Hungary will begin opening up its electricity market from the start of 2003 following a law passed Tuesday by the Hungarian parliament. The gradual process of liberalization will gather pace with the intention of opening up the market fully to competition by 2010.
The new law, which was passed with 211 votes for and 109 votes against, will allow large consumers – some 200 companies with annual consumption reaching 6.5 GWh each – to choose their supplier.
Hungary has applied for EU membership, which is dependent on progress towards a free market in power generation and distribution as well as access being given to foreign competition. Until Hungary joins the EU – expected to be 2004 – large consumers will be allowed to buy only up to 50 per cent of the electricity they need from a foreign supplier.

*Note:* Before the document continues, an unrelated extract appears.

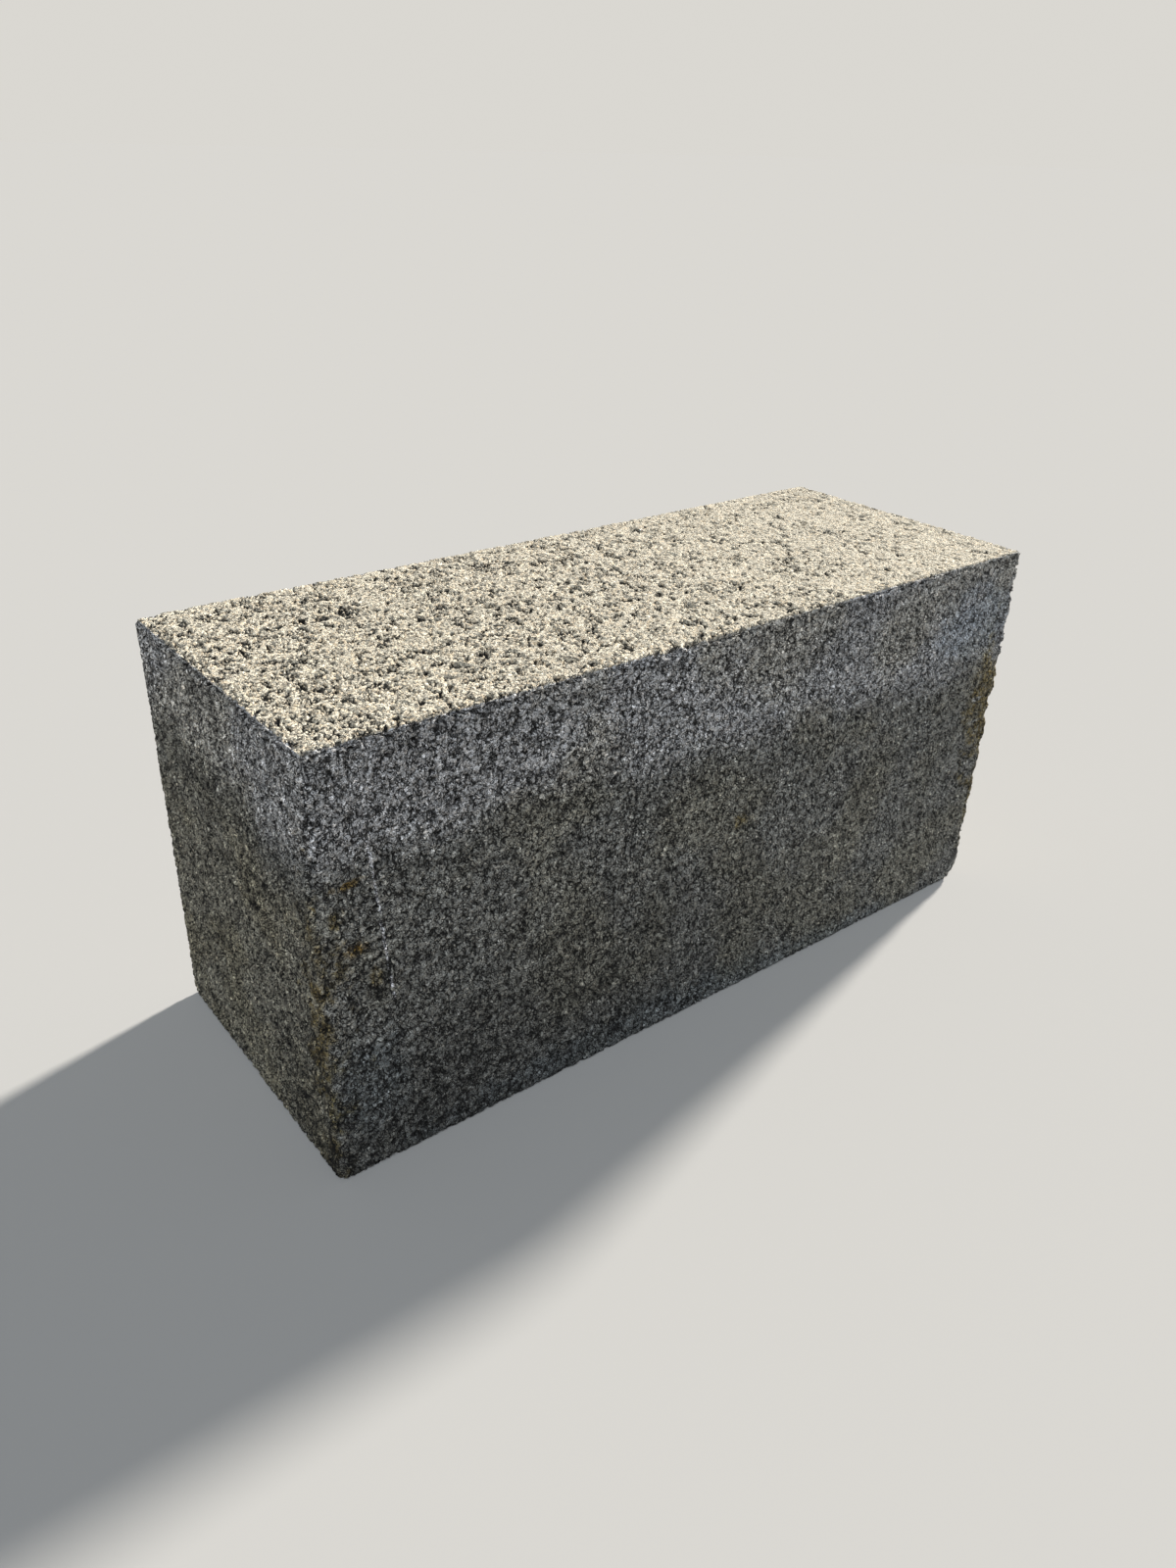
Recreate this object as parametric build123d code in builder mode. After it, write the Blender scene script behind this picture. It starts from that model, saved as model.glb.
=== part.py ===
from build123d import *
import os

# Work size of the block in mm. With its 10 mm joints it fills a 400 x 200 mm place in a wall.
block_length = 390
block_width = 150
block_height = 190

# Arrises, as the mould and the handling leave them
top_arris_radius = 1.2
foot_arris_radius = 2.5
front_left_arris_radius = 5
front_right_arris_radius = 1.2
back_left_arris_radius = 3
back_right_arris_radius = 3.5

# The front right arris is rubbed off, more and more towards the foot
rub_start_depth = 48
rub_width_at_foot = 4.5

# Breaks are shell-shaped: the radius of the shell, and how deep it goes in from the sharp outline.
# Broken corners
top_left_corner_break = (9, 3.4)
back_left_corner_break = (6, 2.6)
foot_right_corner_break = (36, 7.4)
foot_back_corner_break = (14, 4.2)

# Bites out of the top front arris: distance from the left end, radius, depth
top_front_bites = [
    (14, 7, 2.2),
    (46, 6, 1.6),
    (119, 5, 2.3),
    (159, 8, 3.4),
    (170, 9, 2.9),
    (183, 10, 2.6),
    (197, 11, 2.2),
    (262, 7, 1.6),
    (321, 6, 1.5),
]

# Bites out of the top left arris: distance from the back, radius, depth
top_left_bites = [
    (33, 9, 2.4),
    (44, 7, 1.6),
    (97, 6, 1.5),
]

# Bites out of the front right arris: depth below the top, radius, depth
right_arris_bites = [
    (36, 8, 1.4),
    (60, 9, 2.2),
    (80, 6, 3.0),
    (89, 6, 3.2),
    (107, 9, 2.5),
    (124, 7, 3.0),
    (143, 10, 3.4),
    (162, 7, 3.8),
]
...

During a seven-year transition period, domestic consumers will remain centrally regulated and only 30-25 per cent of the electricity market will enjoy free competition.
Rules restricting groups to no more than 30 per cent of the generation market come into effect on 1 February 2002 although an exception is made for the state-owned Paks nuclear plant, which generates 40 per cent of Hungary’s electricity.
No single entity will be allowed to own more than three regional distributors in Hungary.
The new law will abolish central price control from 2003 and state-owned wholesaler MVM Rt will have to allow free access to market players to the energy distribution network.